Ladysmith Black Mambazo, South Africa’s most famous a cappella ensemble, was founded by Shabalala’s brother Joseph, who still leads the group. Ben joined Ladysmith Black Mambazo in 1979, and spent the next 14 years recording traditional music known as isicathamiya, a gospel/pop mixture born in the mines of South Africa. Ben sang on Paul Simon’s “Graceland” album and on the group’s record, “Shaka Zulu,” which won a Grammy Award in 1987 for best traditional folk album.
Ben retired from the band in 1993 to spend more time with his family. He was shot and killed last Wednesday in Durban, South Africa; the case is currently under investigation. The Shabalala family has faced tragedy before. In 2002, Joseph Shabalala’s wife Nellie was murdered by a masked gunman. No one was ever convicted of the crime.

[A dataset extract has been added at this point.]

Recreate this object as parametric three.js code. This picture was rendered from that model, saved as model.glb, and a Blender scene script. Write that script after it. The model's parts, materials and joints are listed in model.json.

Ladysmith Black Mambazo is currently on tour to promote the CD “Raise Your Spirit Higher.” The group has announced plans to continue its world tour to honor Ben’s memory.
[Update – Nov. 22, 2004: Seven prisoners awaiting trials escaped from their Cato Manor police cells on Nov. 21. Among them were Gcolo Zuma and Themba Shazi, two men suspected in the killing of Ben Shabalala. Hijacking was alleged to be the motive for the murder.]